Design decisions are made once and applied consistently. Rather than debating button styles or form layouts for each project, teams reference established patterns and move forward quickly.
Improved Quality
Centralized components receive more attention than elements built ad-hoc for individual projects. Accessibility, responsiveness, and cross-browser compatibility can be thoroughly addressed in core components, benefiting all implementations.
Updates and improvements propagate automatically. When a component is enhanced, all products using that component benefit without individual modification. Bug fixes similarly apply universally.
Facilitated Collaboration
Design systems provide common vocabulary for designers, developers, and stakeholders. When everyone understands what "primary button" or "card component" means, communication becomes more efficient. Specifications and handoffs become clearer when referencing established components.
Onboarding new team members becomes faster. Rather than learning project-specific approaches, newcomers learn the design system and can immediately contribute across projects.
Core Components of Design Systems
Design Tokens
Design tokens are the foundational values that define visual design: colors, typography scales, spacing units, shadows, and other atomic values. By defining these tokens centrally, changes propagate throughout the system. Adjusting a primary color token updates every element using that color.
Tokens enable theming capabilities.
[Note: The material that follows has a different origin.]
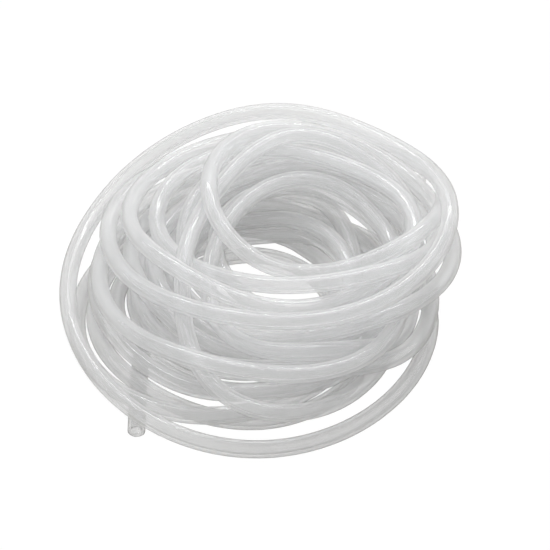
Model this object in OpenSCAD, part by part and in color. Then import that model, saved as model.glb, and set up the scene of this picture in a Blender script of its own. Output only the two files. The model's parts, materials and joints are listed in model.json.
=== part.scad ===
// Loose coil of silicone tubing, open at both ends, lying as it comes to rest.
// Each turn is laid as a tilted oval, and settle() then moves the turns apart until none overlap.

/* [Tube] */
// Outside diameter of the tube
tube_od = 8; // [6:0.5:8]
// Bore of the tube
tube_bore = 5; // [2:0.5:5]
// Length of each straight open end
end_length = 29; // [20:1:32]

/* [Coil] */
// Sideways turn of every oval, in degrees
oval_turn = -12; // [-16:1:-8]
// Arc over which one turn passes into the next, in degrees
handover_arc = 130; // [110:5:150]

/* [Detail] */
// Section planes in each full turn
planes = 18; // [16:2:18]
// Sides of the outer wall between the ends
wall_sides = 8; // [6:2:8]
// Sides of the bore between the ends
bore_sides = 6; // [4:1:6]
// Rounds of settling
rounds = 240; // [120:20:240]

/* [Hidden] */
tube_r = tube_od / 2;
bore_r = tube_bore / 2;

// The middle that every section plane passes through, and the azimuth where turns hand over
middle = [12, 12];
handover = 60;

// Each turn's oval seen from above, and its heights in the order that the tube passes them:
// [centre x, centre y, half width, half depth, height on the right, in front, on the left, at the back]
TURNS = [
    // Lower coil, spread over the floor
    [-3, 4, 48, 48, 4, 4, 4, 4],
    [-9, 6, 61, 60, 4, 4, 5, 6],
    [-2, 12, 50, 47, 5, 4, 6, 8],
    [-13, 2, 66, 69, 6, 4, 7, 9],
    [-6, 9, 58, 58, 10, 11, 10, 12],
    [1, 10, 52, 50, 10, 11, 11, 14],
    [-8, 8, 66, 66, 12, 11, 12, 15],
    [-16, 0, 62, 71, 8, 4, 4, 5],
    // Big outer loop, on the floor in front and over the top at the back, and the turn after it
    [-2, 1, 77, 79, 6, 4, 26, 54],
    [8, 18, 77, 58, 48, 42, 33, 40],
    // Ring round the hole, and the wide turns below it
    [27, 30, 52, 45, 50, 46, 50, 53],
    [14, 27, 69, 47, 46, 43, 42, 47],
    [10, 21, 71, 55, 39, 35, 36, 40],
    [14, 16, 66, 54, 34, 29, 33, 41],
    [22, 24, 58, 50, 30, 22, 33, 44],
    // Two narrow turns that drop steeply across the front
    [12, -1, 43, 76, 8, 14, 50, 48],
    [26, 28, 53, 46, 30, 18, 32, 40],
    [18, 4, 45, 60, 18, 24, 48, 46],
    // Middle of the heap
    [-2, 7, 75, 69, 27, 24, 28, 34],
    [9, 14, 64, 61, 25, 22, 25, 30],
    [13, 19, 57, 54, 20, 16, 22, 26],
    [5, 14, 62, 64, 18, 16, 19, 22],
];

// The first end runs straight to the front along this x, and the last end straight to the right along this y
first_line = -59;
last_line = 80;

// Where the tube starts, as a share of the first turn, counted in whole planes
skipped = planes / 2;
count = len(TURNS) * planes - skipped + 1;

// Settling: distance kept between centre lines, sag in a round, pull to the laid place, and step.
// The evening-out along the tube fades from its first value to its last, and the closing rounds only push.
spacing = tube_od + 0.8;
sag = 0.25;
pull = 0.03;
even_first = 0.5;
even_last = 0.02;
give = 1.2;
closing_rounds = 80;

function ease(t) = let(c = min(max(t, 0), 1)) c * c * (3 - 2 * c);

// Places are kept to a thousandth, so that settling comes out the same everywhere.
function kept(v) = [for (x = v) floor(x * 1000 + 0.5) / 1000];

function azimuth(i) = handover - 360 * (i + skipped) / planes;

// Distance from the middle to a turn's oval, along an azimuth: the far root of the line meeting the oval.
function reach(turn, az) =
    let (
        e = [cos(az - oval_turn) / turn[2], sin(az - oval_turn) / turn[3]],
        o = middle - [turn[0], turn[1]],
        m = [
            (o.x * cos(oval_turn) + o.y * sin(oval_turn)) / turn[2],
            (o.y * cos(oval_turn) - o.x * sin(oval_turn)) / turn[3]
        ],
        a = e * e,
        b = e * m
    )
    (sqrt(b * b - a * (m * m - 1)) - b) / a;

// Height along the coil: an easy curve through the four heights of each turn.
HEIGHTS = [for (turn = TURNS) for (k = [4 : 7]) turn[k]];

function height(along) =
    let (
        q = min(max((along - handover / 360) * 4, 0), len(HEIGHTS) - 1),
        k = min(floor(q), len(HEIGHTS) - 2),
        share = ease(q - k)
    )
    HEIGHTS[k] * (1 - share) + HEIGHTS[k + 1] * share;

// Place of sample i before settling, as [distance from the middle, height].
function laid(i) =
    let (
        along = (i + skipped) / planes,
        az = azimuth(i),
        next = round(along),
        share = ease((along - next) * 360 / handover_arc + 0.5),
        a = TURNS[max(next - 1, 0)],
        b = TURNS[min(next, len(TURNS) - 1)],
        out = reach(a, az) * (1 - share) + reach(b, az) * share,
        up = max(height(along), tube_r)
    )
    kept(
        along < 0.65 ? [(first_line - middle.x) / cos(az), tube_r]
        : along > len(TURNS) - 0.09 ? [(last_line - middle.y) / sin(az), up]
        : [out, up]
    );

LAID = [for (i = [0 : count - 1]) laid(i)];

// How squarely the tube crosses each plane: 1 is square on.
SQUARE = [
    for (i = [0 : count - 1])
        let (step = (LAID[min(i + 1, count - 1)].x - LAID[max(i - 1, 0)].x) / (720 / planes * PI / 180))
        1 / norm([1, step / LAID[i].x])
];

// Push between two stretches that run from one plane to the next: [share at the first plane, at the second].
function push(s, i, j) =
    let (
        k = min(SQUARE[i], SQUARE[j]),
        p = [(s[i].x - s[j].x) * k, s[i].y - s[j].y],
        q = [(s[i + 1].x - s[j + 1].x) * k, s[i + 1].y - s[j + 1].y],
        d = q - p,
        t = min(max(-(p * d) / (d * d + 0.000001), 0), 1),
        near = p + t * d,
        crossing = p.x * q.x < 0,
        above = LAID[i].y - LAID[j].y + 0.0001 * (i - j) > 0 ? 1 : -1,
        lap = spacing - (crossing ? above * near.y : norm(near))
    )
    lap <= 0 ? [0, 0, 0, 0]
    : let (
        way = crossing ? [0, above] : near / max(norm(near), 0.001),
        v = way * min(lap, tube_od) / 2 / max((1 - t) * (1 - t) + t * t, 0.5)
    )
    [v.x * (1 - t), v.y * (1 - t), v.x * t, v.y * t];

// The pushes on stretch i of every other turn that crosses the same two planes, added up.
function pushes(s, i) =
    let (list = [for (j = [i % planes : planes : count - 2]) if (j != i) push(s, i, j)])
    [for (k = [0 : 3]) [for (v = list) v[k]] * [for (v = list) 1]];

// One round: sag, pull to the laid place, evening-out along the tube, then the pushes. hold runs from 1 to 0.
function settle_once(s, hold) =
    let (
        sums = [for (i = [0 : count - 2]) pushes(s, i)],
        off = s - LAID,
        even = even_last + (even_first - even_last) * hold
    )
    [
        for (i = [0 : count - 1])
            let (
                beside = (off[max(i - 1, 0)] + off[min(i + 1, count - 1)]) / 2,
                here = i < count - 1 ? [sums[i][0], sums[i][1]] : [0, 0],
                carried = i > 0 ? [sums[i - 1][2], sums[i - 1][3]] : [0, 0],
                calm = s[i] - hold * (pull * off[i] + [0, sag]) + even * (beside - off[i]),
                moved = calm + give * (here + carried)
            )
            kept([moved.x, max(moved.y, tube_r)])
    ];

function settle(s, n) =
    n == 0 ? s
    : settle(settle_once(s, max(n - closing_rounds, 0) / (rounds - closing_rounds)), n - 1);

SETTLED = settle(LAID, rounds);

POINTS = [
    for (i = [0 : count - 1])
        [
            middle.x + SETTLED[i].x * cos(azimuth(i)),
            middle.y + SETTLED[i].x * sin(azimuth(i)),
            SETTLED[i].y
        ]
];

function unit(v) = v / norm(v);

// The sample before FIRST only guides the settling. Both ends are level, so the exact pieces that carry on
// from them start square: the first points to the front and the last to the right.
FIRST = 1;
LAST = count - 1;
first_way = [0, -1, 0];
last_way = [1, 0, 0];

function heading(i) =
    i == FIRST ? -first_way
    : i == LAST ? last_way
    : unit(unit(POINTS[i + 1] - POINTS[i]) + unit(POINTS[i] - POINTS[i - 1]));

// Points round the tube at one plane, square to it, with a flat side on top.
function ring(i, r, sides) =
    let (
        side = unit(cross(heading(i), [0, 0, 1])),
        top = cross(side, heading(i))
    )
    [
        for (k = [0 : sides - 1])
            let (a = 360 * (k + 0.5) / sides)
            POINTS[i] + r * (cos(a) * side + sin(a) * top)
    ];

WALL = [for (i = [FIRST : LAST]) each ring(i, tube_r, wall_sides)];
BORE = [for (i = [FIRST : LAST]) each ring(i, bore_r, bore_sides)];

// The coil is centred over the origin by its own outline seen from above, with its lowest side at height 0.
XS = [for (p = WALL) p.x, POINTS[LAST].x + end_length];
YS = [for (p = WALL) p.y, POINTS[FIRST].y - end_length];
CENTRE = [(min(XS) + max(XS)) / 2, (min(YS) + max(YS)) / 2, 0];

// Four-sided faces between neighbouring rings, looked at from outside the tube or from inside its bore.
function skin(start, sides, from_outside) = [
    for (i = [0 : LAST - FIRST - 1])
        for (k = [0 : sides - 1])
            let (
                a = start + i * sides + k,
                b = start + i * sides + (k + 1) % sides
            )
            from_outside ? [a, b, b + sides, a + sides] : [a, a + sides, b + sides, b]
];

// Flat face from the wall to the bore at one end, as triangles: every wall side goes with the nearest
// corner of the bore, and every bore side with the wall corner where that nearest one changes.
function rim(wall, bore, at_start) = [
    for (k = [0 : wall_sides - 1])
        let (
            a = wall + k,
            b = wall + (k + 1) % wall_sides,
            m = floor((k + 1) * bore_sides / wall_sides) % bore_sides,
            n = floor((k + 2) * bore_sides / wall_sides) % bore_sides,
            faces = m == n ? [[a, bore + m, b]] : [[a, bore + m, b], [b, bore + m, bore + n]]
        )
        each at_start ? faces : [for (f = faces) [f[2], f[1], f[0]]]
];

module turns() {
    bore = len(WALL);
    last = LAST - FIRST;
    polyhedron(
        points = concat(WALL, BORE),
        faces = concat(
            skin(0, wall_sides, true),
            skin(bore, bore_sides, false),
            rim(0, bore, true),
            rim(last * wall_sides, bore + last * bore_sides, false)
        ),
        convexity = 20
    );
}

// An exact round end with a true bore.
module open_end(at, way) {
    translate(at)
        rotate([0, 90, atan2(way.y, way.x)])
            difference() {
                cylinder(h = end_length, r = tube_r, $fn = 64);
                translate([0, 0, -1])
                    cylinder(h = end_length + 2, r = bore_r, $fn = 48);
            }
}

module tubing() {
    color([0.88, 0.9, 0.92])
        translate(-CENTRE) {
            turns();
            open_end(POINTS[FIRST], first_way);
            open_end(POINTS[LAST], last_way);
        }
}

tubing();
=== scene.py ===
"""Loose coil of translucent silicone tubing, lying on a pale studio floor.

The tubing is one hollow tube, open at both ends. Its route starts from the same turns and the same settling
rule as the solid model. It is then eased like a springy tube, so that it bends smoothly and rests on itself.

The rule is chaotic, so the strands settle exactly as the solid's do only for exactly the same radius. The radius
comes from a 32-bit setting, which is off in its eighth digit, and the strands settle some millimetres away.
"""
import json

import bpy
import numpy as np
from bpy.props import FloatProperty, FloatVectorProperty, IntProperty, PointerProperty
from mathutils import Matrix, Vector


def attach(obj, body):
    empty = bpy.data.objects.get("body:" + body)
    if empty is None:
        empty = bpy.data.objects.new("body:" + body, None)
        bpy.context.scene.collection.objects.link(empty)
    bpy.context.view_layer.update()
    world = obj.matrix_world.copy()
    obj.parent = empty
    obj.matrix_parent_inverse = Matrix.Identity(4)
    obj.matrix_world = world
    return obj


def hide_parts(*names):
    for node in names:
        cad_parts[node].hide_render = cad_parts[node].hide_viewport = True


bl_info = {
    "name": "Silicone tubing coil",
    "version": (1, 0, 0),
    "blender": (4, 5, 0),
    "location": "3D View > Sidebar > Tubing",
    "description": "Loose coil of translucent silicone tubing on a studio floor",
    "category": "Object",
}

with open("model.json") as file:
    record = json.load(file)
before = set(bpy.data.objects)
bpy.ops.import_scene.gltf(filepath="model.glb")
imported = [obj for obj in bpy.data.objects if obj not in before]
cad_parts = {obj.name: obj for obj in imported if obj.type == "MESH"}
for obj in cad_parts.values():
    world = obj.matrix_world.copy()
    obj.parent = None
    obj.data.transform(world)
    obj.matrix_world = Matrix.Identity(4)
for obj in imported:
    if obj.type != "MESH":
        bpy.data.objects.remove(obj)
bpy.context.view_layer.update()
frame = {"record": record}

MM = 0.001

# ---------------------------------------------------------------- route, in millimetres

# The middle that every section plane passes through, and the azimuth where turns hand over
MIDDLE = np.array([12.0, 12.0])
HANDOVER = 60
HANDOVER_ARC = 130
OVAL_TURN = -12
PLANES = 18

# Each turn's oval seen from above, and its heights in the order that the tube passes them:
# [centre x, centre y, half width, half depth, height on the right, in front, on the left, at the back]
TURNS = np.array([
    # Lower coil, spread over the floor
    [-3, 4, 48, 48, 4, 4, 4, 4],
    [-9, 6, 61, 60, 4, 4, 5, 6],
    [-2, 12, 50, 47, 5, 4, 6, 8],
    [-13, 2, 66, 69, 6, 4, 7, 9],
    [-6, 9, 58, 58, 10, 11, 10, 12],
    [1, 10, 52, 50, 10, 11, 11, 14],
    [-8, 8, 66, 66, 12, 11, 12, 15],
    [-16, 0, 62, 71, 8, 4, 4, 5],
    # Big outer loop, on the floor in front and over the top at the back, and the turn after it
    [-2, 1, 77, 79, 6, 4, 26, 54],
    [8, 18, 77, 58, 48, 42, 33, 40],
    # Ring round the hole, and the wide turns below it
    [27, 30, 52, 45, 50, 46, 50, 53],
    [14, 27, 69, 47, 46, 43, 42, 47],
    [10, 21, 71, 55, 39, 35, 36, 40],
    [14, 16, 66, 54, 34, 29, 33, 41],
    [22, 24, 58, 50, 30, 22, 33, 44],
    # Two narrow turns that drop steeply across the front
    [12, -1, 43, 76, 8, 14, 50, 48],
    [26, 28, 53, 46, 30, 18, 32, 40],
    [18, 4, 45, 60, 18, 24, 48, 46],
    # Middle of the heap
    [-2, 7, 75, 69, 27, 24, 28, 34],
    [9, 14, 64, 61, 25, 22, 25, 30],
    [13, 19, 57, 54, 20, 16, 22, 26],
    [5, 14, 62, 64, 18, 16, 19, 22],
], dtype=float)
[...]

Dark mode, brand variations, and white-label implementations become manageable when visual properties are tokenized rather than hard-coded throughout components.
Component Library
The component library contains reusable UI elements: buttons, inputs, cards, modals, navigation elements, and more. Each component is designed, documented, and implemented for consistent use across products.
Components should be flexible enough to accommodate varied contexts while maintaining consistent behavior and appearance. Parameters and variants enable customization within defined bounds.
Pattern Library
Patterns describe how components combine to solve common design problems: form layouts, data tables, search interfaces, onboarding flows, and similar recurring needs. Patterns provide higher-level guidance than individual components, helping teams assemble coherent experiences.
Documentation
Comprehensive documentation makes design systems usable. Documentation should cover when and how to use each component, implementation details for developers, accessibility considerations, dos and donts with examples, and rationale behind design decisions.
Living documentation that stays synchronized with actual components maintains relevance. Stale documentation undermines system adoption as teams cannot trust that documentation reflects current reality.
Building a Design System
Start with Audit
Before building new systems, audit existing products. Identify current patterns, inconsistencies, and frequently used components. This audit reveals the scope of standardization needed and informs priorities.
Understanding current state helps demonstrate the value design systems provide. Cataloging existing inconsistencies makes the case for investment in systematic approaches.
Establish Foundations First
Begin with foundational elements: design tokens, typography system, color palette, and spacing scale. These foundations inform all subsequent component design. Establishing them correctly creates coherent building blocks for everything that follows.
Build Incrementally
Design systems are never truly complete; they evolve continuously. Start with the most commonly used components and expand based on demand. Attempting to build everything upfront delays value delivery and risks building components nobody uses.
Prioritize components that appear across multiple products or that currently suffer significant inconsistency. These deliver the most immediate impact.
Involve Both Designers and Developers
Design systems bridge design and development. Both disciplines must be involved in creation to ensure components work well in both design tools and code. Systems built by designers alone may be difficult to implement; systems built by developers alone may miss design nuances.
Adoption Challenges
Creating a design system is easier than achieving adoption. Teams accustomed to independence may resist constraints. Existing projects require migration effort. Edge cases arise that the system does not address.
Address adoption through demonstrating clear value and efficiency gains, involving teams in system development, providing excellent documentation and support, allowing appropriate flexibility for genuinely unique needs, and evolving the system based on feedback from users.
Design systems are organizational change initiatives as much as technical projects. Success requires attention to people and processes alongside component quality.
Design Systems for Smaller Organizations
Design systems are not only for large enterprises. Even small organizations benefit from documented standards and reusable components. The scale differs, but the principles apply: consistency improves user experience, reusability accelerates development, and documentation facilitates collaboration.
Start simple. A documented color palette, typography scale, and handful of core components provide significant value without massive investment. Expand as needs and resources allow.
Design systems represent investment in long-term efficiency and quality. The upfront effort pays returns across every project that leverages the system, making them valuable assets for organizations committed to digital excellence.